We didn’t invade their world. Their world is
our world. We’ve always been here. They didn’t see us; they didn’t hear us;
they didn’t acknowledge us. Now we refuse to be invisible or silent or
acquiescent. We are women and men and children, of diverse sexual orientations, people of color (neither "black" nor "white"), interracial, interethnic, religiously free and tolerant, poor and middle
class, liberal and centrist, abled and disabled, progressive and hopeful, stewards of the earth and of each other.

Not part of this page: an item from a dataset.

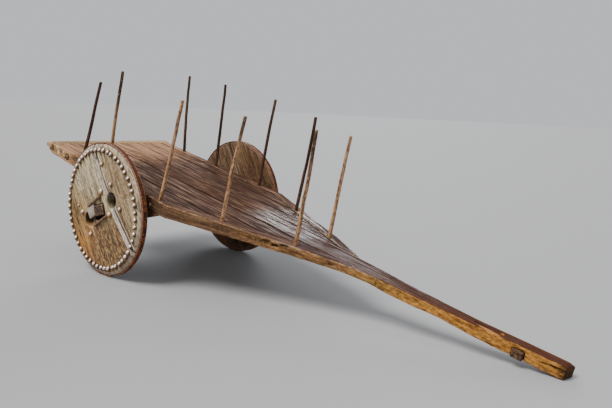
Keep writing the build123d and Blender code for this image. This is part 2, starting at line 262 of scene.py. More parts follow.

We don’t want something for nothing. We don’t
want a free ride. We don’t want great wealth. We want jobs that pay a living
wage, equality in the workplace and in our neighborhoods and institutions, access
to affordable healthcare and education, environmental safety and protection, and a path to improve the quality of our lives if
that is what we choose. That’s the world I want to live in, but the polar
vortex is descended upon us, and I am twirling in the whiteout.
President Obama delivering the SOTUS. Far from the dictator-in-chief that some view him as, I see him as a sign of hope and change.